Aim
The records below are to be quoted in full; please keep every word exact.

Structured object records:
^^^^^^^^
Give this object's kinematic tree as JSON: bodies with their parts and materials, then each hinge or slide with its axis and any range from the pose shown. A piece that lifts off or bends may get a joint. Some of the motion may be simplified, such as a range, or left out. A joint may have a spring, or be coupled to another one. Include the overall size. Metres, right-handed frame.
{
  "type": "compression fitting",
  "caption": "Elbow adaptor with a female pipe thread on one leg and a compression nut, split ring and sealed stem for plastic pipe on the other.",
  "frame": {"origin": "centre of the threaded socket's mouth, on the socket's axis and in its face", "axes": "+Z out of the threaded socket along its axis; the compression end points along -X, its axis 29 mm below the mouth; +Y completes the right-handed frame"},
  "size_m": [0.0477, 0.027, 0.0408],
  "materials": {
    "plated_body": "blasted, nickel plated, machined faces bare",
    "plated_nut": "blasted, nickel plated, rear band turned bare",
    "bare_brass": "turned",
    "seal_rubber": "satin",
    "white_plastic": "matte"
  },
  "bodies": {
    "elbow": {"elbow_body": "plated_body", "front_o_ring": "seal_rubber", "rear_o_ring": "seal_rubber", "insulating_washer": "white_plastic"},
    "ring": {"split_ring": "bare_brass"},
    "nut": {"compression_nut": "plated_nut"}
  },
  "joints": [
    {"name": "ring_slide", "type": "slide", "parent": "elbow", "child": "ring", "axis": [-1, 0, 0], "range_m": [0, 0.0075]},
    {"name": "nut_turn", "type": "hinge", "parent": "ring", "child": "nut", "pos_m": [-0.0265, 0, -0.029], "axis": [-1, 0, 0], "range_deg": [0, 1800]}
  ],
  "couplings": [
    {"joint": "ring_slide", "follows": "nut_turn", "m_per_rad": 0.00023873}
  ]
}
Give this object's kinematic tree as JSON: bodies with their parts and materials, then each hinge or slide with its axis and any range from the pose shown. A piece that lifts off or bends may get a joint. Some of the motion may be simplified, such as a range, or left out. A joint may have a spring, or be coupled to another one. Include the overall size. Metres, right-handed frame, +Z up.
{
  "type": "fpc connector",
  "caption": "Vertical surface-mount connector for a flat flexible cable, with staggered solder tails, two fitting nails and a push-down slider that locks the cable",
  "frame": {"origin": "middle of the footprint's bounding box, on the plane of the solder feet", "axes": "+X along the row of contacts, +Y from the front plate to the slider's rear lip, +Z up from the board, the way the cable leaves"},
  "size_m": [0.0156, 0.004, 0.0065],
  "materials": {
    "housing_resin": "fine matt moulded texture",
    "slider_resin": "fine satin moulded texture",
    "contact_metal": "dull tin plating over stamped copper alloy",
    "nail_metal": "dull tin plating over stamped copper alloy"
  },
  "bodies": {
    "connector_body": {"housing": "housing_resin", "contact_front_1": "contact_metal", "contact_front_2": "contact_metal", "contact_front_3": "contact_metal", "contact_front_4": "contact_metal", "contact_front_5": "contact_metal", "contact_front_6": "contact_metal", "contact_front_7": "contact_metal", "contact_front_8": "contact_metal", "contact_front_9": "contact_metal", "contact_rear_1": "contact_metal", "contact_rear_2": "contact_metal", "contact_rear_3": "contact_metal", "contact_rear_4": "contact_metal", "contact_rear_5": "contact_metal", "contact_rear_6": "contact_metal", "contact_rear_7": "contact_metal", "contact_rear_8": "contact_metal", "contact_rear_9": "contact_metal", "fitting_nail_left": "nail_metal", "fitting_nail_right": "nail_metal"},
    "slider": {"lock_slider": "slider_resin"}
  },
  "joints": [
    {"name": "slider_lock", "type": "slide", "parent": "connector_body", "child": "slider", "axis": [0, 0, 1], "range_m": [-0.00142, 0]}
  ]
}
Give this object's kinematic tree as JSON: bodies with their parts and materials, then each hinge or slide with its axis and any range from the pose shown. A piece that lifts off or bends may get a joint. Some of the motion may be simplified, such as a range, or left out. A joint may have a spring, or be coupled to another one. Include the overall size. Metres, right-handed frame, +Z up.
^^^^^^^^
Problem solution
Give this object's kinematic tree as JSON: bodies with their parts and materials, then each hinge or slide with its axis and any range from the pose shown. A piece that lifts off or bends may get a joint. Some of the motion may be simplified, such as a range, or left out. A joint may have a spring, or be coupled to another one. Include the overall size. Metres, right-handed frame.
{
  "type": "compression fitting",
  "caption": "Elbow adaptor with a female pipe thread on one leg and a compression nut, split ring and sealed stem for plastic pipe on the other.",
  "frame": {"origin": "centre of the threaded socket's mouth, on the socket's axis and in its face", "axes": "+Z out of the threaded socket along its axis; the compression end points along -X, its axis 29 mm below the mouth; +Y completes the right-handed frame"},
  "size_m": [0.0477, 0.027, 0.0408],
  "materials": {
    "plated_body": "blasted, nickel plated, machined faces bare",
    "plated_nut": "blasted, nickel plated, rear band turned bare",
    "bare_brass": "turned",
    "seal_rubber": "satin",
    "white_plastic": "matte"
  },
  "bodies": {
    "elbow": {"elbow_body": "plated_body", "front_o_ring": "seal_rubber", "rear_o_ring": "seal_rubber", "insulating_washer": "white_plastic"},
    "ring": {"split_ring": "bare_brass"},
    "nut": {"compression_nut": "plated_nut"}
  },
  "joints": [
    {"name": "ring_slide", "type": "slide", "parent": "elbow", "child": "ring", "axis": [-1, 0, 0], "range_m": [0, 0.0075]},
    {"name": "nut_turn", "type": "hinge", "parent": "ring", "child": "nut", "pos_m": [-0.0265, 0, -0.029], "axis": [-1, 0, 0], "range_deg": [0, 1800]}
  ],
  "couplings": [
    {"joint": "ring_slide", "follows": "nut_turn", "m_per_rad": 0.00023873}
  ]
}
Give this object's kinematic tree as JSON: bodies with their parts and materials, then each hinge or slide with its axis and any range from the pose shown. A piece that lifts off or bends may get a joint. Some of the motion may be simplified, such as a range, or left out. A joint may have a spring, or be coupled to another one. Include the overall size. Metres, right-handed frame, +Z up.
{
  "type": "fpc connector",
  "caption": "Vertical surface-mount connector for a flat flexible cable, with staggered solder tails, two fitting nails and a push-down slider that locks the cable",
  "frame": {"origin": "middle of the footprint's bounding box, on the plane of the solder feet", "axes": "+X along the row of contacts, +Y from the front plate to the slider's rear lip, +Z up from the board, the way the cable leaves"},
  "size_m": [0.0156, 0.004, 0.0065],
  "materials": {
    "housing_resin": "fine matt moulded texture",
    "slider_resin": "fine satin moulded texture",
    "contact_metal": "dull tin plating over stamped copper alloy",
    "nail_metal": "dull tin plating over stamped copper alloy"
  },
  "bodies": {
    "connector_body": {"housing": "housing_resin", "contact_front_1": "contact_metal", "contact_front_2": "contact_metal", "contact_front_3": "contact_metal", "contact_front_4": "contact_metal", "contact_front_5": "contact_metal", "contact_front_6": "contact_metal", "contact_front_7": "contact_metal", "contact_front_8": "contact_metal", "contact_front_9": "contact_metal", "contact_rear_1": "contact_metal", "contact_rear_2": "contact_metal", "contact_rear_3": "contact_metal", "contact_rear_4": "contact_metal", "contact_rear_5": "contact_metal", "contact_rear_6": "contact_metal", "contact_rear_7": "contact_metal", "contact_rear_8": "contact_metal", "contact_rear_9": "contact_metal", "fitting_nail_left": "nail_metal", "fitting_nail_right": "nail_metal"},
    "slider": {"lock_slider": "slider_resin"}
  },
  "joints": [
    {"name": "slider_lock", "type": "slide", "parent": "connector_body", "child": "slider", "axis": [0, 0, 1], "range_m": [-0.00142, 0]}
  ]
}
Give this object's kinematic tree as JSON: bodies with their parts and materials, then each hinge or slide with its axis and any range from the pose shown. A piece that lifts off or bends may get a joint. Some of the motion may be simplified, such as a range, or left out. A joint may have a spring, or be coupled to another one. Include the overall size. Metres, right-handed frame, +Z up.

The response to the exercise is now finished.